Cuomo v. U.S. Nuclear Regulatory Com'n

Decision Date03 July 1985
Docket NumberNo. 85-1042,85-1042
Citation249 U.S.App. D.C. 54,772 F.2d 972
Parties, 249 U.S.App.D.C. 54, 15 Envtl. L. Rep. 20,772 Mario M. CUOMO, Governor of the State of New York and County of Suffolk, Petitioners, v. UNITED STATES NUCLEAR REGULATORY COMMISSION and United States of America, Respondents, Long Island Lighting Co., Intervenor. . Order Filed
CourtU.S. Court of Appeals — District of Columbia Circuit

Herbert H. Brown, Lawrence Coe Lanpher, Washington, D.C., Karla J. Letsche and Robert Abrams, New York City, were on the emergency motion for stay filed by petitioners.

William H. Briggs, Jr., Solicitor, E. Leo Slaggie, Deputy Solicitor, Herzel H.E. Plaine, Gen. Counsel, Michael B. Blume and Karla D. Smith, Attorneys, Nuclear Regulatory Commission, Washington, D.C., were on the opposition to emergency motion for stay, filed by respondent United States Nuclear Regulatory Commission.

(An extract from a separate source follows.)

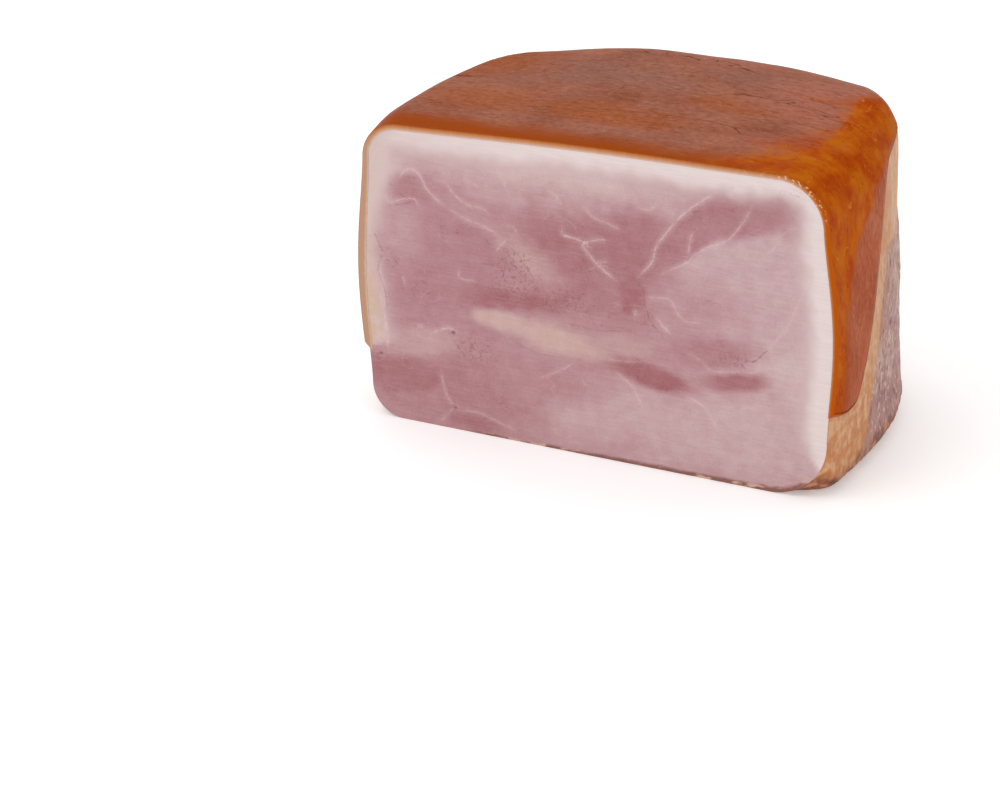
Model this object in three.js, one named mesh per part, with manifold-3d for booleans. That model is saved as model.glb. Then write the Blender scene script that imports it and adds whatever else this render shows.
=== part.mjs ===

Donald P. Irwin and Robert M. Rolfe, Richmond, Va., was on the response to emergency motion for stay, filed by intervenor.

Before WRIGHT, WALD and EDWARDS, Circuit Judges.

Opinion PER CURIAM.

On Petitioners' Emergency Motion for Stay

PER CURIAM:

Petitioners, Mario M. Cuomo, Governor of the State of New York, and Suffolk County, seek an emergency stay of a United States Nuclear Regulatory Commission Licensing Board decision, issued June 14, 1985, which authorizes the issuance of a license for low-power testing (up to five percent of rated power) at the Shoreham Nuclear Power Station. We have closely examined the petitioners' contentions, as well as those of the respondents, United States Nuclear Regulatory Commission ("NRC") and United States and intervenor, Long Island Lighting Company ("LILCO"). We conclude that petitioners have not met their burden of showing that exercise of the court's extraordinary injunctive powers is warranted.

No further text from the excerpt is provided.